November 10, 2014
I made a roast yesterday that came out really good. Love crock pots. Have dinner for the week now.
Tomorrow is my sons 30th birthday. Wow......30. Unbelievable how quickly time has gone by. So much has happened in that time. So many changes. I would have never thought I would be doing what I am doing today back than. Back than I thought by now I would still be married to the same woman, I hoped to raise a happy successful son.......that has happened, owner of a company......well that happened.....rich.....but rich has a different meaning for me now.......happy......I am happy........ I guess most my goals I have made happen. They may not be the same image I had back than but the goal was achieved. Now with my son Turning 30 I look back and see all my angst and aggressiveness at achieving my goals was never needed. It would have happened anyways.
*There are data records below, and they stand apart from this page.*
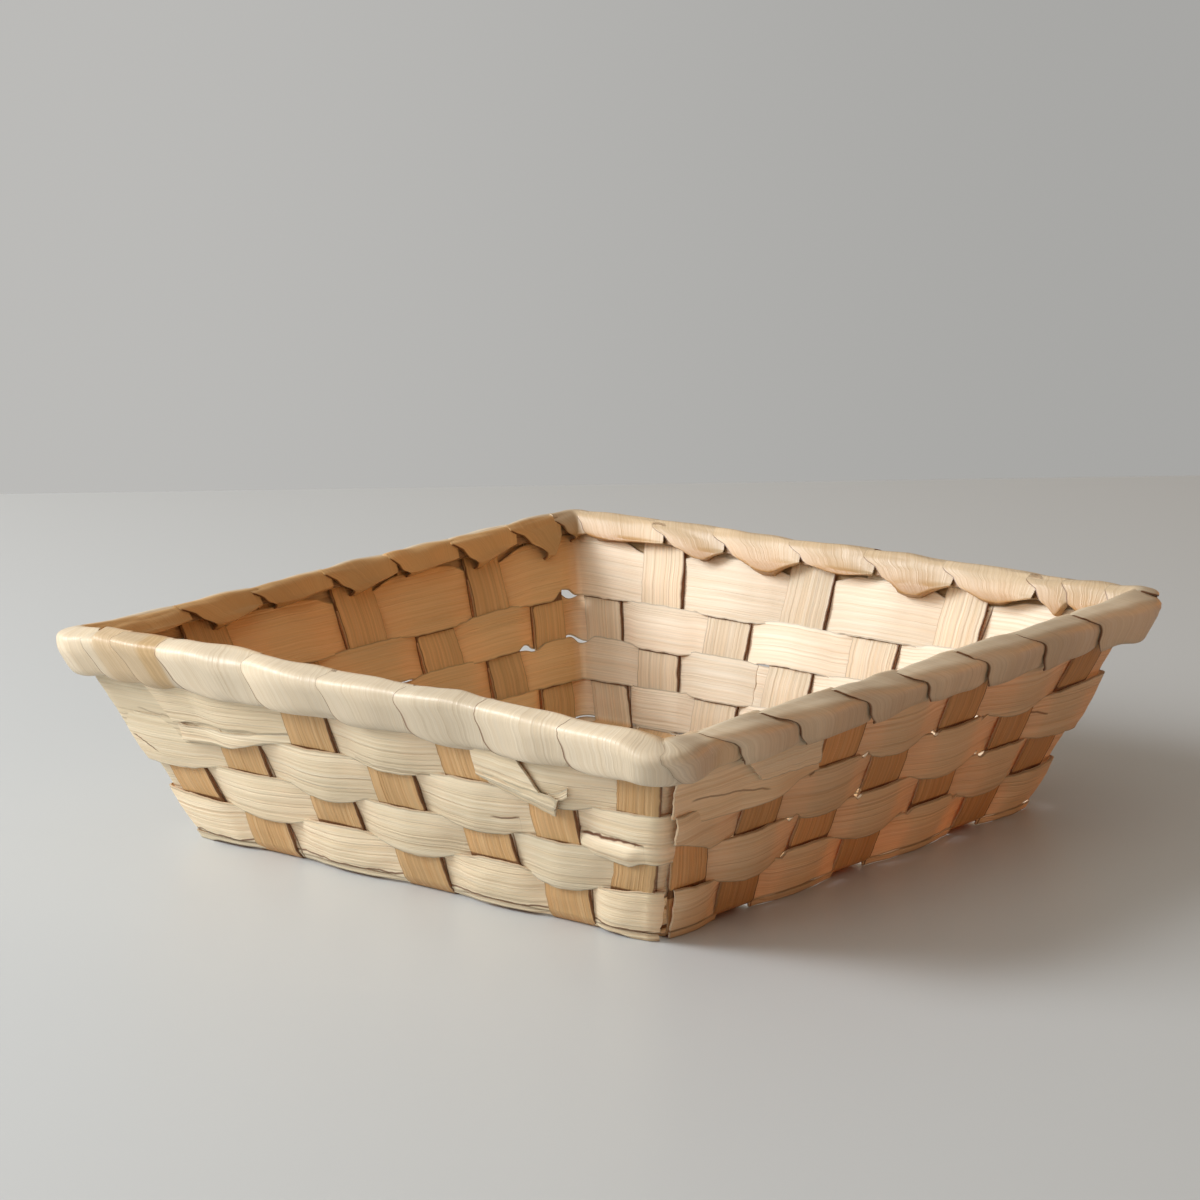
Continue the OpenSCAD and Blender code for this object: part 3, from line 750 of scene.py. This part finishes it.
# right wall: from the near corner over the first stake and on the second one's float
x0, x1 = row.full / 2 + 2.6, row.place(1, -44)
n_lap = lambda l: np.maximum(row.at(l, "n") + 0.78, 1.45)
lay(b, row, x0, x1, 0.88, seed=24, thick=0.6, n_of=n_lap, edges=lambda l: (np.interp(l, [x0, x0 + 14, x0 + 30, x0 + 50, x1], [45.5, 41.5, 40.8, 42.6, 46.5]), 60.5 + 0 * l), start=(0.1, 0.3), end=(-0.5, -3.0), tilt=0.3, cup=0.35, with_lines=False, slit=(row.place(1, -102), row.place(1, -66), 50.5, 47.0, 0.6))
# left corner: over the first front stake, split lengthwise, in two layers, and in behind the stake after it
y0, y1 = row.place(0, 0) - row.full / 2 - 34, row.place(0, -26)
low_l = lambda l: np.interp(l, [y0, -108, -84, -60, -45, y1], [40.0, 40.5, 38.6, 40.5, 44.0, 45.2])
n_lap2 = lambda l: row.at(l, "n") + 0.78 + np.maximum(0, 0.95 - row.at(l, "n")) * smooth((-50 - l) / 9)
lay(b, row, y0, -62, 0.05, seed=34, thick=0.5, n_of=lambda l: n_lap2(l) - 0.52, edges=lambda l: (low_l(l), 60.3 + 0 * l), start=(-0.8, 0), tilt=0.15, cup=0.25, with_lines=False, slit=(-100, -72, 48.5, 46.0, 0.35))
cut = lambda l: 46.6 + 0.045 * (l + 80) + 0.25 * wob(l, 66, 20)
gap = lambda l: 1.45 * smooth((l + 81) / 4) * smooth((-45.5 - l) / 5)
lay(b, row, -82.5, y1, 0.63, seed=44, thick=0.5, kk=9, n_of=n_lap2, edges=lambda l: (np.minimum(low_l(l) + 1.6 - 0.9 * smooth((l + 90) / 40), cut(l) - 1.5), cut(l) - 0.5 * gap(l) - 0.08), start=(0.35, 1.2), tilt=0.1, cup=0.2, with_lines=False)
lay(b, row, -85.5, y1, 0.27, seed=54, thick=0.5, kk=11, n_of=n_lap2, edges=lambda l: (cut(l) + 0.5 * gap(l) + 0.08, 60.5 + 0 * l), start=(0.45, -2.0), tilt=0.1, cup=0.2, with_lines=False)
b.make(mat_weaver, ["weaver_row_4"])

row = rows[4]
b = Build("weaver_row_in_rim")
lay(b, row, row.place(2, 5) - row.total, row.place(2, 5) - 1, 0.9, seed=15, thick=0.6, tilt=0, cup=0, edges=lambda l: (66.2 + 0 * l, 70.6 + rim_sag(l)))
b.make(mat_weaver, ["weaver_row_5_in_rim"])


# ---------------------------------------------------------------- hoops inside the rim
# The inner hoop's inner face is painted dark by its shade share of 0.6, standing for the deep shadow seen between the
# inside flaps.
for name, cad, n_in, n_out, s_lo, shade in (("hoop_inner", "inner_rim_hoop", -3.2, -2.1, 66.3, 0.6), ("hoop_outer", "outer_rim_hoop", 1.55, 3.0, 61.9, 0.0)):
    b = Build(name)
    full = side_len(rim_s)
    l = np.arange(0, 4 * full + 1, 2.0) - full / 2
    l[-1] = l[0] + 4 * full - 0.3
    v = np.linspace(0, 1, 9)[None, :]
    s = s_lo + (71.9 - s_lo) * v + (rim_sag(l)[:, None] - 0.5) * v
    crown = 0.12 * (1 - (2 * v - 1) ** 2)
    o = ring(l[:, None] + 0 * s, n_out + crown - (0.15 if n_out > 0 else 0), s, rim_s)
    i_ = ring(l[:, None] + 0 * s, n_in + 0 * crown, s, rim_s)
    b.sheet(o, i_, l[:, None], (v - 0.5) * 10, 0.3, dark=(0.0, shade))
    b.make(mat_hoop, [cad])


# ---------------------------------------------------------------- rim lashing
def rim_section(ang, o, l, low):
    """n and s of the lashing at an angle round the rim's section: 0 outside, 90 top, 180 inside, 270 or -90 below. low is how far it reaches down inside."""
    a = np.radians(ang)
    sv = soft_pow(np.sin(a), 0.55)
    top = smooth((sv + 0.4) / 1.4)
    inside = smooth((ang - 150) / 30)
    down = rim_b * (1 - inside) + low * inside
    reach = np.where(sv < 0, down + o, rim_b + o)
    return (rim_a + o) * soft_pow(np.cos(a), 0.55), rim_s + reach * sv + rim_sag(l) * top


# Each turn comes up inside at a gap between stakes, goes over the top and down the outside, and in again at the next gap.
# The tables give the gaps, each turn's first edge at the top, and how far on and how low its neighbour's inside flap points.
turn_gap = [
    [-109, -92, -77, -40, -8.5, 22.7, 54.5, 88, 118],
    [-111, -82, -47, -16.8, 13.5, 47, 82.7, 118],
    [-112, -88, -64, -35.5, -5.3, 24, 57, 90, 118],
    [-112, -84, -52, -17, 14.5, 47, 80, 118],
]
turn_edge = [
    [-106, -91.5, -73, -37, -6, 24, 54, 84, 117],
    [-102, -75, -42, -13, 17, 47, 77, 113],
    [-106, -90, -76.4, -44, -12.2, 18.4, 51.3, 78, 112],
    [-104, -80.9, -51, -20.4, 10.1, 43.1, 74.5, 112],
]
flap_on = [
    [6, 6, 9, 9, 9, 9, 9, 9, 5],
    [8, 9, 9, 9, 9, 9, 9, 5],
    [6, 9, 15, 16, 16, 15, 17, 17, 5],
    [8, 15.5, 10, 6.5, 9, 6.5, 9.5, 6],
]
flap_z = [
    [61, 60, 59.5, 62, 59.5, 62, 59.5, 61, 62],
    [61, 59.5, 62, 59.5, 62, 59.5, 61, 62],
    [61, 60, 58.8, 60.6, 58.8, 62.6, 59.0, 60.5, 62],
    [61, 57.2, 59.4, 62.0, 60.2, 61.8, 59.8, 62],
]
turns = []
for k in range(4):
    for g, e, on, z in zip(turn_gap[k], turn_edge[k], flap_on[k], flap_z[k]):
        turns.append([k * rim_full + g, k * rim_full + e, k, on, (z - 1.55) / cs])
n_turns = len(turns)

ANG = np.array([270, 262, 250, 238, 226, 214, 202, 192, 180, 168, 155, 142, 130, 118, 107, 98, 90, 78, 66, 52, 38, 24, 10, -4, -18, -30, -42, -52, -62, -71, -79, -85], float)


def turn_at(i):
    w, j = divmod(i, n_turns)
    return turns[j][0] + w * 4 * rim_full, turns[j][1] + w * 4 * rim_full, turns[j][3], turns[j][4]


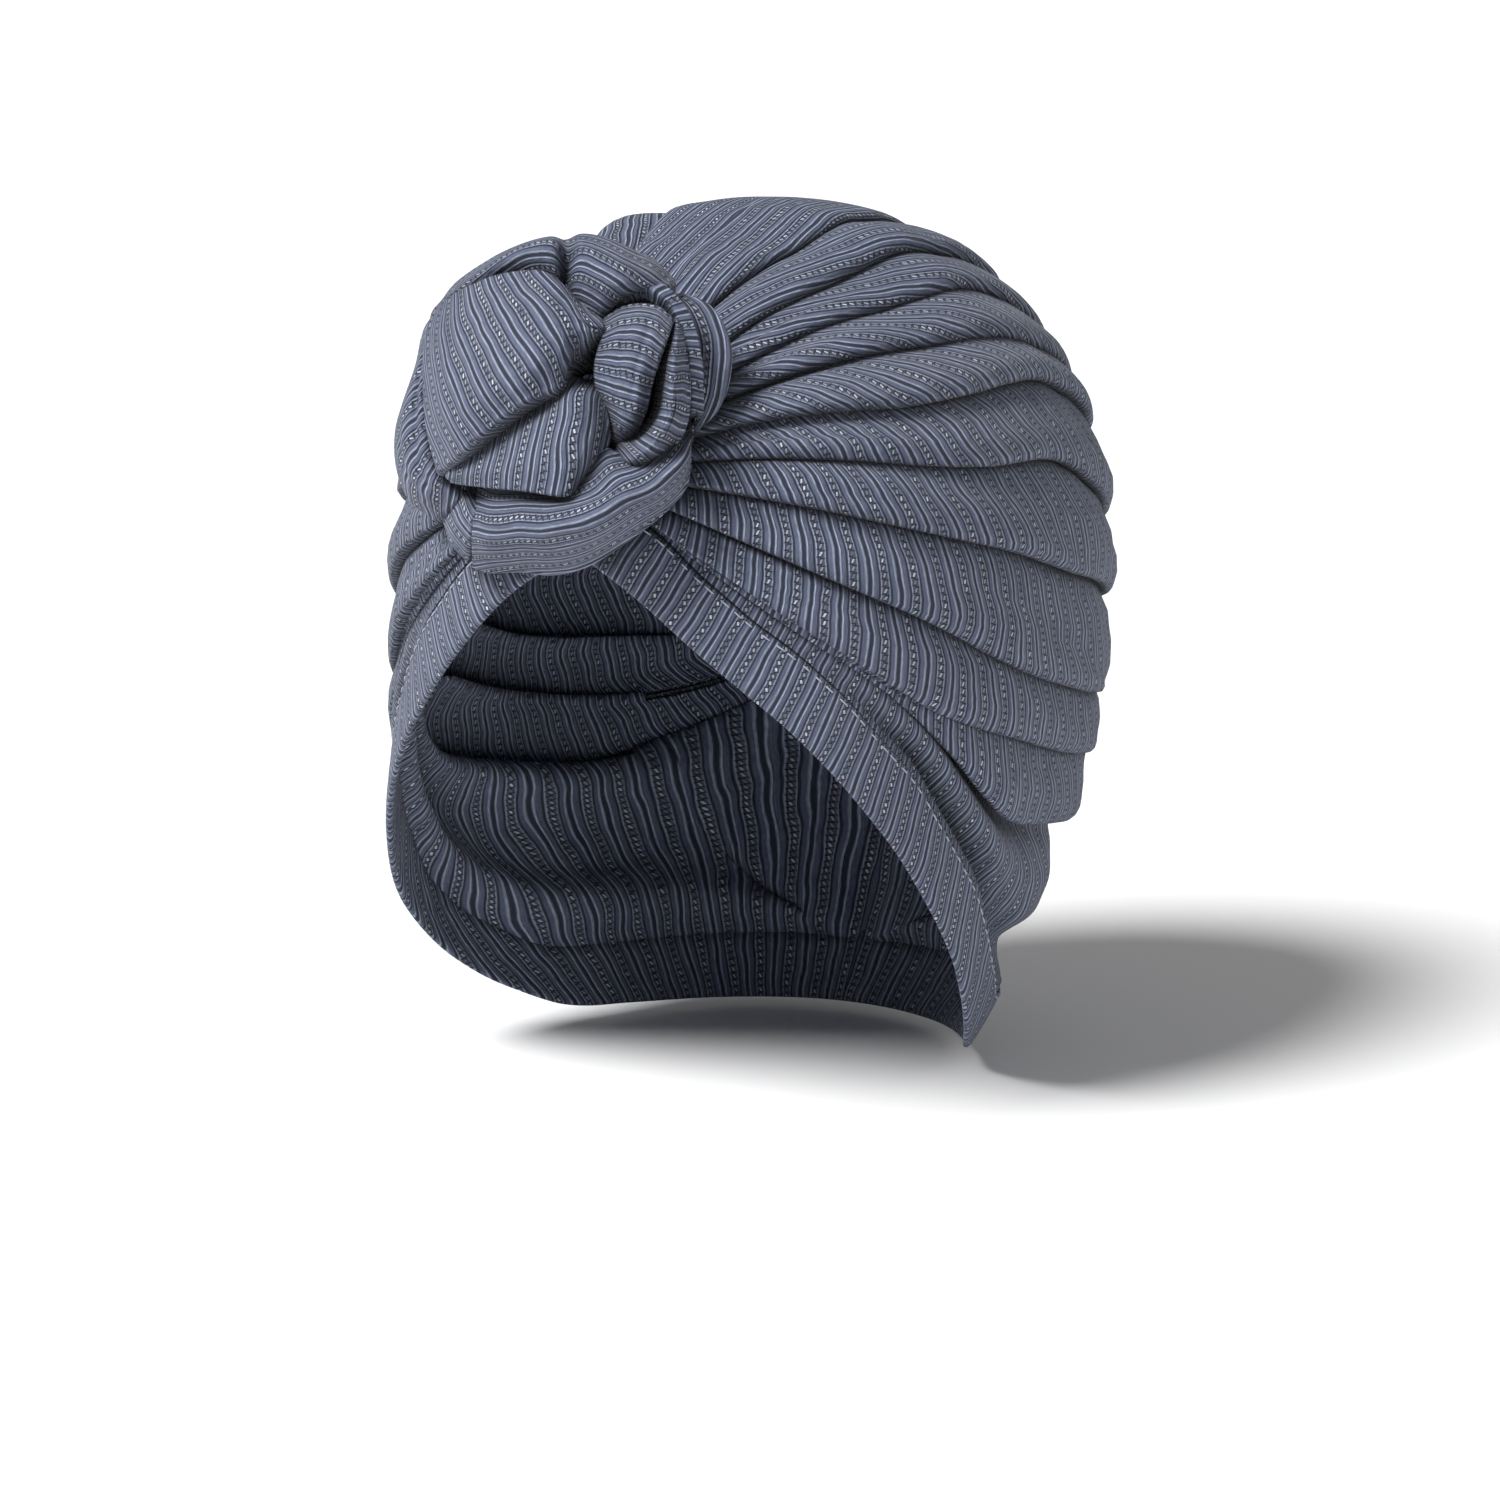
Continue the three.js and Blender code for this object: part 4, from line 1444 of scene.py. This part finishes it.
@dataclass(frozen=True)
class Fold:
    """One wound layer of the knot. Its sizes are in millimetres.

    Its rows run across the layer. Each point is given by its pixel across and down in the
    picture, and its height over the face of the knot. A strap, which is a layer with a half
    width, has one point in each row, on its middle line.
    """

    name: str
    node: str
    rows: TracedRows
    # Angle in degrees of the stripes from the way along the layer.
    weave: float = 90.0
    # Radius of the rolled edges, how far they then run down, the point that they tend to and
    # how strongly, and the least turn of an edge that already runs down.
    curl: float = 1.8
    drop: float = 9.0
    centre: Span = (-6.0, 14.0)
    inward: float = 0.022
    least_turn: float = 0.25
    curl_steps: int = 5
    drop_steps: int = 6
    # Values of each Crease.
    creases: Rows = ()
    # Points of the layer each way.
    fine: int = 64
    # A strap's half width, how far its sides lie lower, how much narrower its ends are as a
    # share, and how soon it widens from there.
    half_width: float = 0.0
    arch: float = 0.0
    taper: float = 0.0
    widening: float = 0.7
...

Who know maybe had I not been so angry and pushy........hind sight is always 20/20 so no use in going down that road. I had really never written out those goals like this before. Well years ago I did but I never really thought about them again in a directed, lets do it, kind of way. Just think what I could have done had I kept them in focus?
Had I done that though.......would I have grappled with the behaviors I did? Would I have taken on myself in the way I have? No I don't think I would have had time. So how did this happen that I still found my way to completion of these goals? Maybe it was a reward for the soul searching I have put myself through. Maybe......well doesn't matter. I am here and still kicking.